16. C. If you delete the startup-config and reload the switch, the device will automatically enter setup mode. You can also type setup from privileged mode at any time.

17. D. You can view the interface statistics from user mode, but the command is show interface fastethernet 0/0.

18. B. The % ambiguous command error means that there is more than one possible show command that starts with r. Use a question mark to find the correct command.

19. B, D. The commands show interfaces and show ip interface will show you the layer 1 and 2 status and the IP addresses of your router’s interfaces.

20. A. If you see that a serial interface and the protocol are both down, then you have a Physical layer problem. If you see serial1 is up, line protocol is down, then you are not receiving (Data Link) keepalives from the remote end.

Chapter 7: Managing a Cisco Internetwork

1. B. The IEEE created a new standardized discovery protocol called 802.1AB for Station and Media Access Control Connectivity Discovery. We’ll just call it Link Layer Discovery Protocol (LLDP).

2. C. The show processes (or show processes cpu) is a good tool for determining a given router’s CPU utilization. When it is high, it is not a good time to execute a debug command.

3. B. The command traceroute (trace for short), which can be issued from user mode or privileged mode, is used to find the path a packet takes through an internetwork and will also show you where the packet stops because of an error on a router.

4. C. Since the configuration looks correct, you probably didn’t screw up the copy job. However, when you perform a copy from a network host to a router, the interfaces are automatically shut down and need to be manually enabled with the no shutdown command.

5. D. Specifying the address of the DHCP server allows the router to relay broadcast traffic destined for a DHCP server to that server.

6. C. Before you start to configure the router, you should erase the NVRAM with the erase startup-config command and then reload the router using the reload command.

7. C. This command can be run on both routers and switches and it displays detailed information about each device connected to the device you’re running the command on, including the IP address.

8. C. The Port ID column describes the interfaces on the remote device end of the connection.

9. C. This command can be run on both routers and switches, and it displays detailed information about each device connected to the device you’re running the command on, including the IP address.

10. C. If you save a configuration and reload the router and it comes up either in setup mode or as a blank configuration, chances are you have the configuration register setting incorrect.

11. D. To keep open one or more Telnet sessions, use the Ctrl+Shift+6 and then X keystroke combination.

12. B, D. The best answers, the ones you need to remember, are that either an access control list is filtering the Telnet session or the VTY password is not set on the remote device.

13. A, D. The show hosts command provides information on temporary DNS entries and permanent name-to-address mappings created using the ip host command.

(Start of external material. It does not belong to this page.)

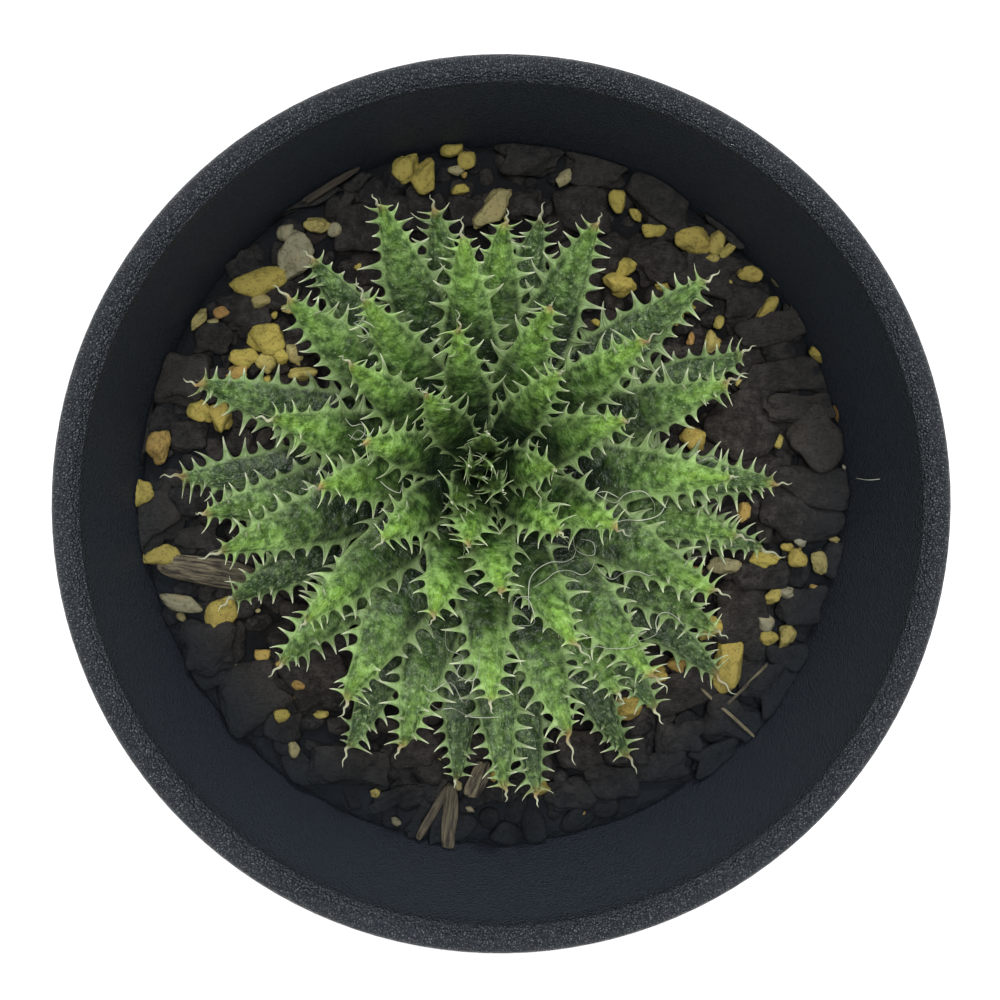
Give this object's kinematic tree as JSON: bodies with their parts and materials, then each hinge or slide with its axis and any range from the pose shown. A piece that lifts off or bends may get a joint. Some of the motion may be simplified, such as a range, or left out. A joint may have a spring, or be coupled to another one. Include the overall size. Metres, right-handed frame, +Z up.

14. A, B, D. The tracert command is a Windows command and will not work on a router or switch! IOS uses the traceroute command.

15. D. Since the question never mentioned anything about a suspended session, you can assume that the Telnet session is still open, and you would just type exit to close the session.

16. C. To see console messages through your Telnet session, you must enter the terminal monitor command.

17. terminal monitor When you telnet into a remote device, you will not see console messages by default. For example, you will not see debugging output. To allow console messages to be sent to your Telnet session, use the terminal monitor command.

18. E. Although option A is certainly the “best” answer, unfortunately option E will work just fine and your boss would probably prefer you to use the show cdp neighbors detail command.

19. D. To enable a device to be an NTP client, use the ntp serverIP_addressversion version command at global configuration mode. That’s all there is to it! Assuming your NTP server is working of course.

20. B, D. You can verify your NTP client with the show ntp status and show ntp associations commands.

Chapter 8: IP Routing

1. show ip routeThe ip route command is used to display the routing table of a router.

2. B. In the new 15 IOS code, Cisco defines a different route called a local route. Each has a /32 prefix defining a route just for the one address.

3. A, B. Although option D almost seems right, it is not; the mask is the mask used on the remote network, not the source network. Since there is no number at the end of the static route, it is using the default administrative distance of 1.

4. C, F. The switches are not used as either a default gateway or other destination. Switches have nothing to do with routing. It is very important to remember that the destination MAC address will always be the router’s interface. The destination address of a frame, from HostA, will be the MAC address of the Fa0/0 interface of RouterA. The destination address of a packet will be the IP address of the network interface card (NIC) of the HTTPS server. The destination port number in the segment header will have a value of 443 (HTTPS).

5. B. This mapping was learned dynamically which means it was learned through ARP.

6. B. Hybrid protocols use aspects of both distance vector and link state—for example, EIGRP. Although be advised that Cisco typically just calls EIGRP an advanced distance vector routing protocol. Do not be mislead by the way the question is worded. Yes, I know that MAC addresses are not in a packet. You must read the question for understanding of what they are really asking.

7. A. Since the destination MAC address is different at each hop, it must keep changing. The IP address which is used for the routing process does not.

8. B, E. Classful routing means that all hosts in the internetwork use the same mask and that only default masks are in use. Classless routing means that you can use variable length subnet masks (VLSMs).

9. B, C. The distance-vector routing protocol sends its complete routing table out of all active interfaces at periodic time intervals. Link-state routing protocols send updates containing the state of their own links to all routers in the internetwork.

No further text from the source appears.